Иногда успевали снять одежду и с погибших во время обстрела, причем за 1—2 часа, если машина МПВО запаздывала. «Случалось, из-под земли или обломков высовывается рука, на ней браслет, кольца или часы. И раньше, чем человек увидит свет, эти вещи… сняты с его руки», — отмечал В.В. Бианки. Грабили погибших не только в «смертное время», но и позднее, и столь же быстро. Л.В. Шапорина вспоминала, как зашла в кинотеатр «Спартак» позвонить по телефону 1 ноября 1942 года: «Через 10 минут возвращаюсь и вижу женщину, лежащую на ступенях без сознания. Сняты туфли и украден мешок с карточками, висевший на груди под платьем»{380}.

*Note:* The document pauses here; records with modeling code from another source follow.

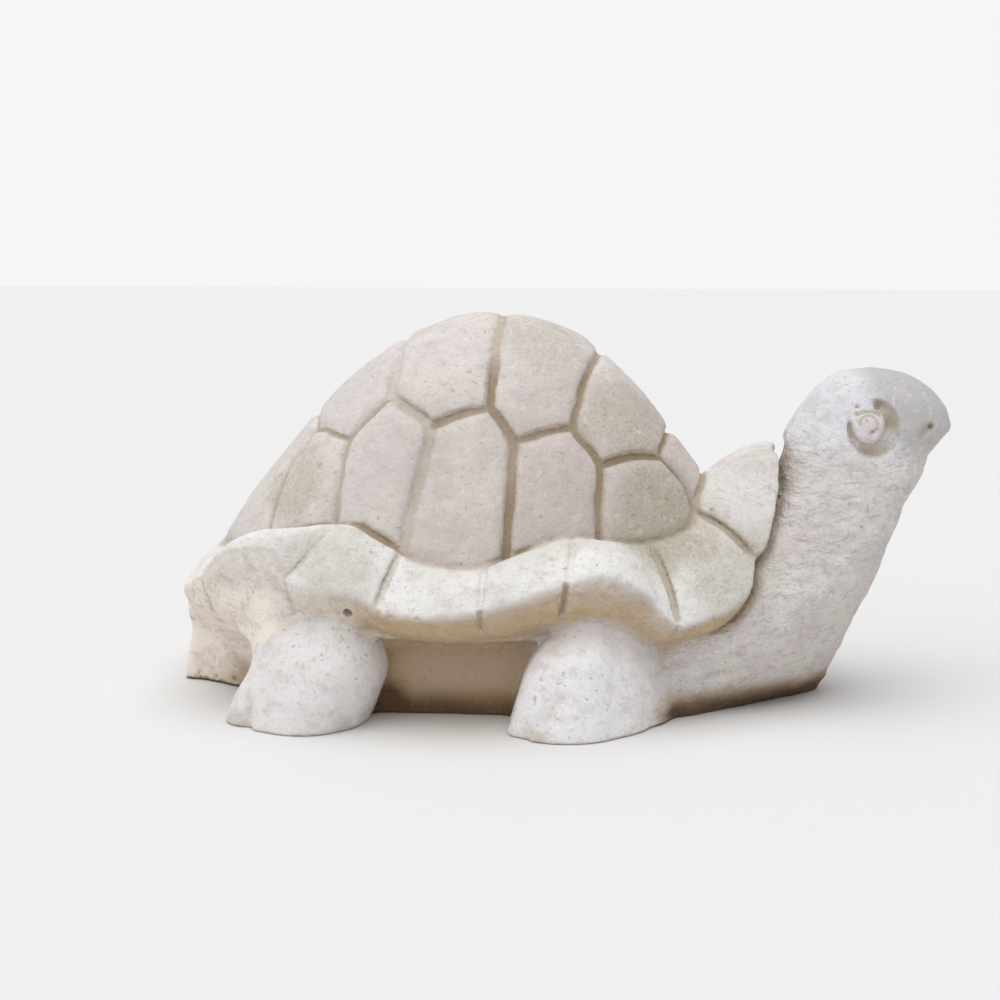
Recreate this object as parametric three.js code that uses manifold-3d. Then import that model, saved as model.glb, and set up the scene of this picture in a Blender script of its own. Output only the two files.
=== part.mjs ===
// A cast stone turtle: one solid piece with a flat underside.
// Millimetres, +Z up, +X towards the beak. The origin is under the middle of the piece, on the surface
// it stands on. Everything is listed for the right flank (-Y); the left flank mirrors it.
import * as THREE from "three";
import { mergeVertices } from "three/addons/utils/BufferGeometryUtils.js";
import Module from "manifold-3d";

const wasm = await Module();
wasm.setup();

// ---------- driving dimensions ----------

const RIGHT = -1;
const LEFT = 1;
const STONE = { color: 0xe9e4dc, roughness: 0.92, metalness: 0 };

// The shell's outline seen from above, and the dome inside it.
const RIM = { x: -24.6, halfLength: 93.4, halfWidth: 63, squareness: 2.4 };
const DOME = { x: -29, halfLength: 82, halfWidth: 51, floor: 26 };
const COVE = { reach: 0.6, height: 22 }; // where the hollow under the rim meets the body
const BODY_TOP = 36;
const TAIL_TOP = 36;
const HEAD_TOP = 102;
const LEG_TOP = 35;

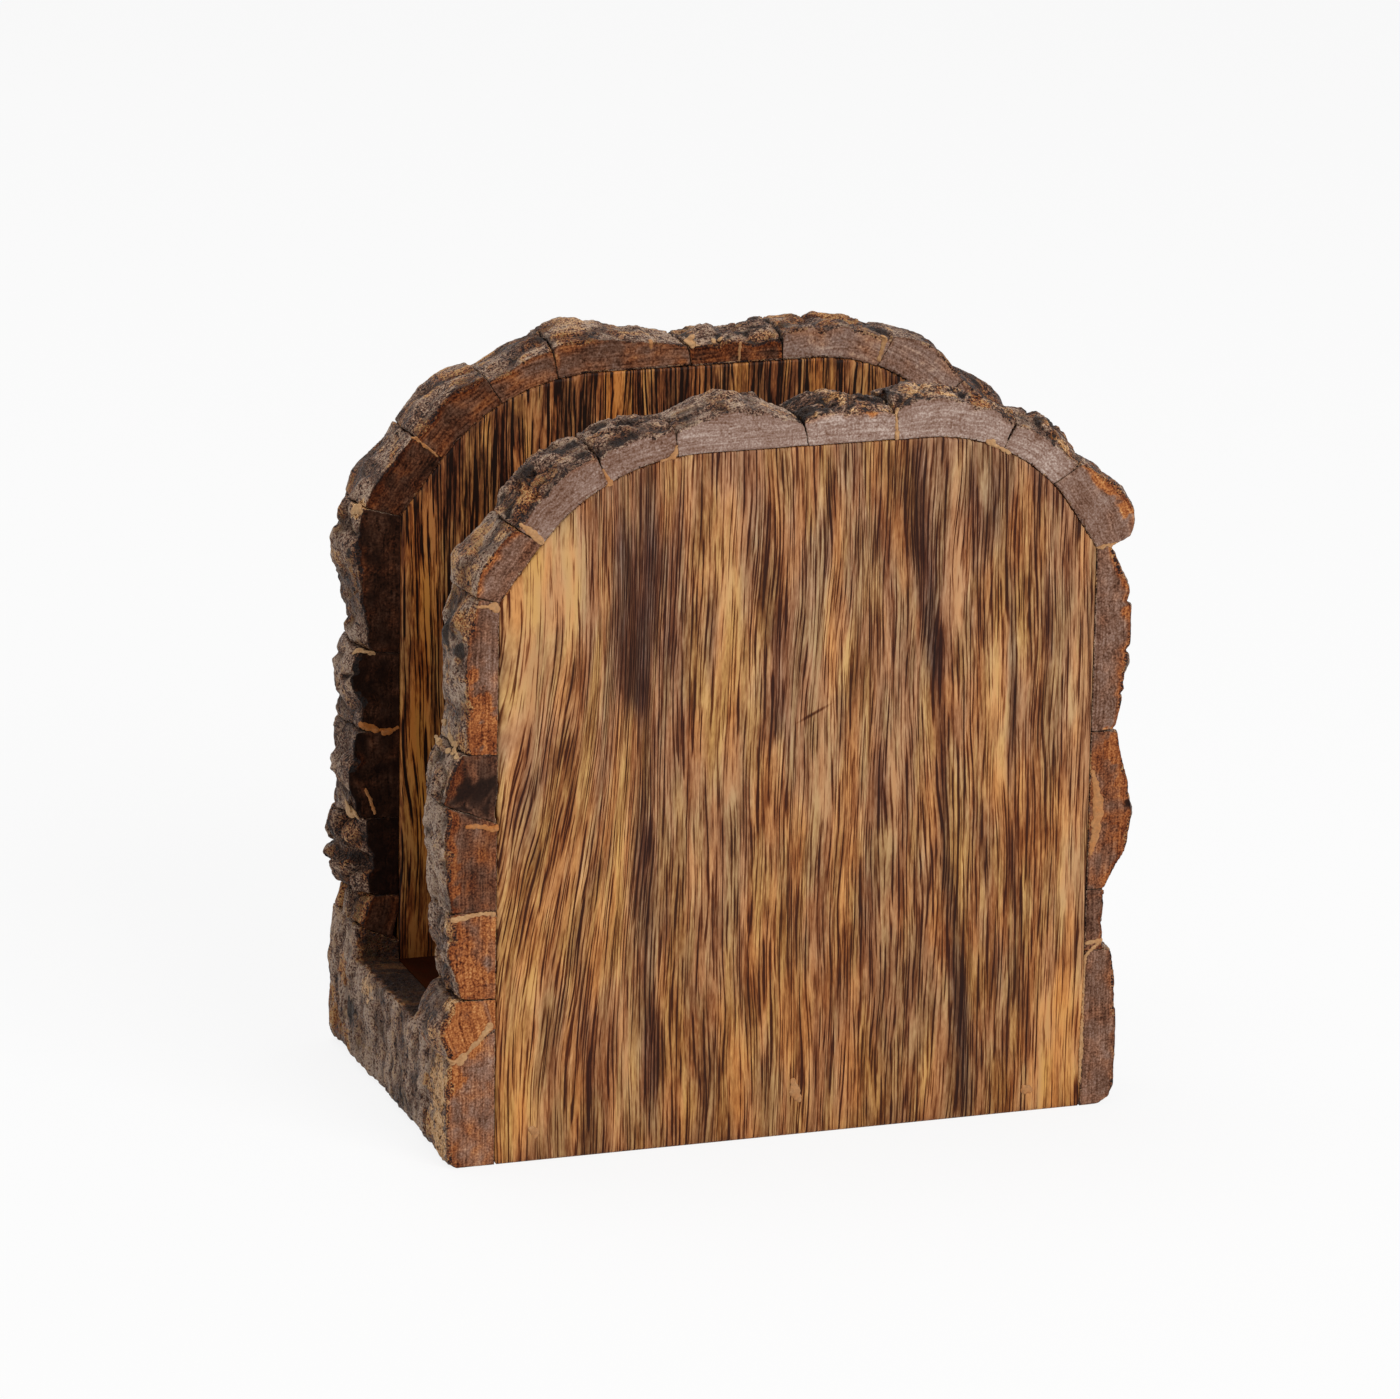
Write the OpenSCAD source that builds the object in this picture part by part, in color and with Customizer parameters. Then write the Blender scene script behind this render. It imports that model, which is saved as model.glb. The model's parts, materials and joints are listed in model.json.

Пожалуй, самым страшным и омерзительным преступлением в городе считали людоедство. Слухи о нем впервые широко распространились по Ленинграду в январе 1942 года (молва, как обычно, и преувеличила их), но само это явление возникло раньше. Первые случаи умерщвления людей с целью поедания трупного мяса официально отмечены в третьей декаде ноября 1941 года. Сначала их было немного. В сводке Управления НКВД по Ленинграду и Ленинградской области (УНКВД ЛО) 3 декабря 1941 года приводились подробности девяти преступлений, в сводке 24 декабря 1941 года — тринадцати. В 1942 году за употребление в пищу трупов были задержаны: в январе — 366 человек, в феврале — 612, в марте — 399, в апреле — 300, в мае — 326. С лета 1942 года наблюдается быстрое и неуклонное снижение числа лиц, обвиненных в каннибализме, — в июле таковых оказалось 15 человек. В последней четверти 1942 года за месяц задерживали одного-двух каннибалов, к весне 1943 года случаи людоедства перестали отмечаться{381}.
Принимать эти данные УНКВД ЛО, конечно, надо с поправками. Л.В. Шапорина записала в дневнике 15 января 1943 года рассказ табельщицы Мариинской больницы: «…”Что вы удивляетесь, сейчас людоедство развито как никогда, нам чуть ли не каждый день доставляют найденные части человеческих тел. Вот смотрите”. И она стала перелистывать свой регистрационный журнал. На каждой странице по одному, по два раза стояло: части человеческих тел»{382}.